Unlike Venezuela, the Leftist PT government has begun to plan carefully to manage the new oil wealth. While politically difficult, the next government that takes office in January 2011 will inherit a financial bonanza. The Lula government has demonstrated that it can respond to social challenges – with programs like Bolsa Familia – and manage the economic with sophistication and pragmatism. Brazil’s Leftist government is the sort of responsible Left that other countries in the region – Bolivia, Ecuador, and Argentina – need to emulate.
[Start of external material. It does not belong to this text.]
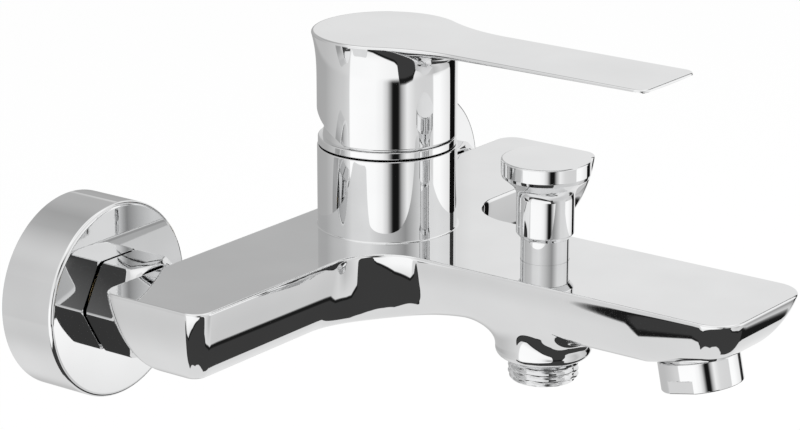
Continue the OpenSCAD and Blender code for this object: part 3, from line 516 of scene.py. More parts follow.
# %% A flat face with round holes
def inside_polygon(p, ring):
    """Even-odd rule: counts how many edges of the ring a ray along +x from each point crosses."""
    a, b = ring, np.roll(ring, -1, axis=0)
    x, y = p[:, 0][:, None], p[:, 1][:, None]
    crosses = (a[:, 1] > y) != (b[:, 1] > y)
    with np.errstate(divide="ignore", invalid="ignore"):
        at = a[:, 0] + (y - a[:, 1]) / (b[:, 1] - a[:, 1]) * (b[:, 0] - a[:, 0])
    return (crosses & (x < at)).sum(1) % 2 == 1


def flat_with_holes(outer, holes):
    """Triangles of a flat region between an outer ring and round holes, as indices into all the points."""
    loops = [outer] + holes
    points = np.concatenate(loops)[:, :2]
    edges, start = [], 0
    for loop in loops:
        k = np.arange(len(loop))
        edges.append(np.column_stack([start + k, start + (k + 1) % len(loop)]))
        start += len(loop)
    places = [Vector(p) for p in points.tolist()]
    out = delaunay_2d_cdt(places, np.concatenate(edges).tolist(), [], 0, 1e-7)
    original = np.array([o[0] for o in out[3]])
    tris = original[np.array(out[2])]
    centres = points[tris].mean(1)
    keep = inside_polygon(centres, outer[:, :2])
    for hole in holes:
        keep &= ~inside_polygon(centres, hole[:, :2])
    return tris[keep]


# %% Deck, tower and underside in one shell
TOWER_R, COUNTERBORE_R, THREAD_R, CHAMBER_R = 21.0, 18.6, 18.0, 17.6
COUNTERBORE_Z, THREAD_Z, CHAMBER_Z = TOWER_TOP - 4.0, TOWER_TOP - 10.5, TOWER_TOP - 31.5
FOOT_ROUND = 0.7                     # small hollow where the tower stands on the deck
BUSH_HOLE, BUSH_HOLE_Z = 7.15, DECK - 14.0
TOWER_SIDES, BUSH_SIDES, UNDER_ROWS = 192, 96, 14


def casting_shell():
    """Joins the rings, the deck with its holes, the tower, the bush's hole and the underside."""
    points, quads, start = [], [], 0

    def add(grid, wrap=True, turn=False):
        """Adds a grid with its quads, facing the other way if turn is set, and gives its points' numbers."""
        nonlocal start
        rows, cols = grid.shape[:2]
        faces = grid_quads(rows, cols, wrap, start)
        points.append(grid.reshape(-1, 3))
        quads.append(faces[:, ::-1] if turn else faces)
        start += rows * cols
        return np.arange(start - rows * cols, start).reshape(rows, cols)

    tower = round_grid(soft_path([
        (TOWER_R + FOOT_ROUND, DECK), (TOWER_R, DECK, FOOT_ROUND), (TOWER_R, TOWER_TOP, 0.35),
        (COUNTERBORE_R, TOWER_TOP, 0.2), (COUNTERBORE_R, COUNTERBORE_Z), (THREAD_R, COUNTERBORE_Z),
        (THREAD_R, THREAD_Z), (CHAMBER_R, THREAD_Z), (CHAMBER_R, CHAMBER_Z), (0, CHAMBER_Z)],
        closed=False, steps=5), (0, TOWER_Y, 0), sides=TOWER_SIDES)
    hole = round_grid([(BUSH_HOLE, DECK), (BUSH_HOLE, DECK - 0.15), (BUSH_HOLE, BUSH_HOLE_Z),
                       (0, BUSH_HOLE_Z)], (0, DIVERTER_Y, 0), sides=BUSH_SIDES)
    last = half_rings[-1, :SPOUT_END + 1]
    middle = last * [0, 1, 0]
    middle[:, 1] = np.maximum(middle[:, 1], last[COUNTS["tip"] + COUNTS["tip_arc"], 1])
    t = np.linspace(0, 1, UNDER_ROWS)[:, None, None]
    under = last * (1 - t) + middle * t
    under[..., 2] = underside(under[..., 1])

    sides, tower_rows, hole_rows = add(rings, turn=True), add(tower), add(hole)
    right, left = add(under, wrap=False, turn=True), add(under * [-1, 1, 1], wrap=False)
    deck = flat_with_holes(rings[0], [tower[0], hole[0]])
    tris = np.concatenate([sides[0], tower_rows[0], hole_rows[0]])[deck]
    round_arms = sides[-1, SPOUT_END:len(sides[0]) - SPOUT_END + 1]
    arms = np.concatenate([round_arms, left[1:, -1], right[-2:0:-1, -1]])
    return Shell(np.concatenate(points), np.concatenate(quads), tris, [arms[::-1]])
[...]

The responsible policies of countries like Chile and Brazil were not created by magic. It requires a good deal of common sense and policy continuity. What is impressive in both countries is that regime changes – in Brazil from the Center Right to the Left, and in Chile from the Left to the Right, will be painless. Political leaders have discovered that citizens now understand the value of low inflation, FDI, honest management of public resources, and an innovative program of export expansion. The contrasts in the region are very sharp.

Chileans and Brazilians – and Colombians and Uruguayans, among others, benefit from globalization. Other countries – Venezuela, Ecuador, and Bolivia – drift. The leaders of those countries substitute populist policies that will ultimately fail, for good governance. In the long run it is the responsible regimes that will consolidate democracy and give priority to social and economic inclusion.